In further discussion, Helen Thompson addressed some key political dilemmas arising from her picture of a Europe which faces a loss of influence and agency in perilous times.
- Overcoming the political divisions on display in this “European election year” will be exceptionally difficult. It’s inherently hard for a “multinational union” to agree coherent common policies or implement tough reforms when each national leader must face a backlash from their own voters – as they do over green policies and support for Ukraine. The weakness of Germany’s three-party coalition was evident from the rising electoral support for the AfD and others offering more radical solutions. Macron, too, faces a resurgent far right … and who will be the next leader to take his place?

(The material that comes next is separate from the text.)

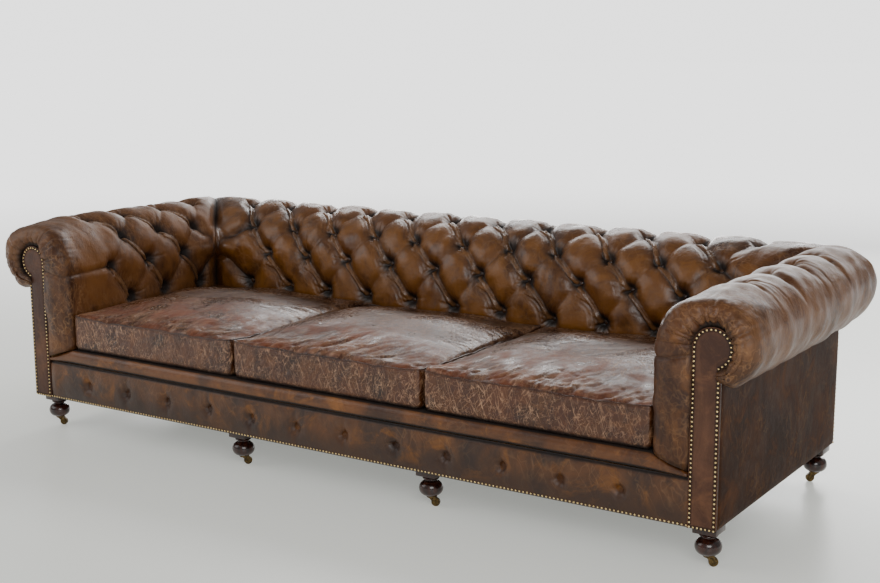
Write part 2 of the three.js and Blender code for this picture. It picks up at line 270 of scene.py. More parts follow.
baseLeather = {
    **shades((50, 28, 13), (88, 52, 20), (118, 74, 24)), "patchScale": 4.2, "blotchScale": 9.0,
    "lightShare": 0.75, "fullShare": 0.75, "fullRough": 0.10, "ridgeShare": 0.24,
    "streak": tone(108, 70, 38), "streakShare": 0.3, "streakScale": 16.0,
    "streakStretch": (1, 1, 0.35), "streakTurn": (0.0, 0.0, 0.0),
    "crack": tone(158, 118, 80), "crackShare": 0.3, "crackScale": 18.0, "crackWidth": 0.022,
    "crackStretch": (1, 1, 0.4), "crackTurns": (((0.0, 0.5, 0.4), 0.6), ((0.4, -0.6, 0.0), 0.5)),
    "crackPatch": 6.0, "crackLeast": 0.0, "crackDepth": 0.3, "wander": 0.05,
    "worn": tone(150, 114, 84), "wornShare": 0.55, "wornRough": -0.03,
    "footShade": 0.0, "footBand": (0.150, 0.225),
    # the fold colour is the painted shade of folds, pits and gaps
    "fold": tone(15, 7, 4), "hollowShadeShare": 0.92,
    "grain": 0.22, "buckle": 0.35, "buckleScale": 34.0, "streakBump": 0.3,
    "gloss": 0.20, "specular": 0.45, "coat": 0.10,
}
tuftedLeather = makeLeather("tuftedLeather", baseLeather)
# a darker copy for the buttons: painted shade of the pits they sit in
shadedButtonLeather = makeLeather("shadedButtonLeather", {
    **baseLeather, **shades((30, 15, 8), (50, 27, 12), (62, 36, 14))})
armLeather = makeLeather("armLeather", {
    **baseLeather, **shades((48, 27, 14), (78, 46, 22), (104, 64, 24)),
    "wornShare": 0.6, "crackShare": 0.32, "crackStretch": (0.4, 1.3, 0.4),
    "crackTurns": (((0.0, 0.0, 0.12), 0.8), ((0.15, 0.0, -0.15), 0.6)), "crackLeast": 0.3,
    "crackScale": 46.0, "crackWidth": 0.035, "streakBump": 0.12,
    "worn": tone(116, 82, 55), "streakStretch": (0.35, 1, 0.35), "streakShare": 0.55,
    "streakScale": 30.0, "gloss": 0.35, "specular": 0.34, "coat": 0.03})
cushionLeather = makeLeather("cushionLeather", {
    **baseLeather, **shades((36, 19, 11), (66, 38, 20), (96, 60, 30)),
    "lightShare": 0.6, "crackShare": 0.8, "crackStretch": (1.6, 1.6, 0.2), "crackLeast": 0.5,
    "crackTurns": (((0.0, 0.35, 0.0), 0.8), ((0.35, -0.45, 0.1), 0.75), ((1.25, 0.3, 0.45), 0.7)),
    "crackScale": 27.0, "crackPatch": 3.0, "crackWidth": 0.018, "crack": tone(170, 132, 102),
    "wander": 0.022, "crackDepth": 0.45, "worn": tone(118, 62, 34), "wornShare": 0.75,
    "wornRough": 0.48, "ridgeShare": 0.5, "gloss": 0.13, "coat": 0.06})
lipLeather = makeLeather("lipLeather", {
    **baseLeather, **shades((56, 32, 16), (104, 62, 26), (140, 88, 34)),
    "streakStretch": (0.3, 1, 1), "crackStretch": (0.4, 1.2, 1.2), "crackShare": 0.15, "gloss": 0.34})
railLeather = makeLeather("railLeather", {
    **baseLeather, **shades((44, 26, 15), (84, 50, 20), (118, 72, 18)),
    "patchScale": 5.0, "lightShare": 0.9, "footShade": 0.7, "crackShare": 0.2, "gloss": 0.33})
facingLeather = makeLeather("facingLeather", {
    **baseLeather, **shades((58, 35, 24), (88, 57, 41), (100, 66, 44)),
    "crackShare": 0.06, "crackWidth": 0.012, "streak": tone(108, 74, 52),
    "gloss": 0.36, "specular": 0.30, "coat": 0.04})
panelLeather = makeLeather("panelLeather", {
    **baseLeather, **shades((44, 26, 16), (66, 42, 28), (86, 54, 32)),
    "streak": tone(92, 62, 40), "streakShare": 0.16, "streakScale": 9.0, "streakBump": 0.1,
    "streakStretch": (1, 1, 0.45), "crackShare": 0.2, "buckle": 0.2, "gloss": 0.5, "specular": 0.08,
    "coat": 0.0})
weltLeather = makeLeather("weltLeather", {
    **baseLeather, **shades((40, 20, 12), (62, 33, 20), (84, 50, 30))})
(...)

- The EU’s public commitment to Ukraine’s defence against Russian aggression, and to pave the way for its eventual membership in the Union, would both come with very high costs. Asked about the legacy of Germany’s persistent closeness to Putin’s Russia right up until the invasion two years ago, Thompson remarked that during all that time Germany “had never treated Ukraine as a serious country”. It was, she said, having a profound reckoning with that record now; or was the “old way of thinking” too deeply entrenched? The question was asked rhetorically.
- Energy has been central to the European project ever since 1945. Today’s several challenges related to energy make a difficult situation worse. Climate leadership and the energy transition have replaced the goals of the EU’s founding fathers as its new “big idea”. But far from gaining a utopia, Europe will not be able to free itself from energy dependence for the foreseeable future.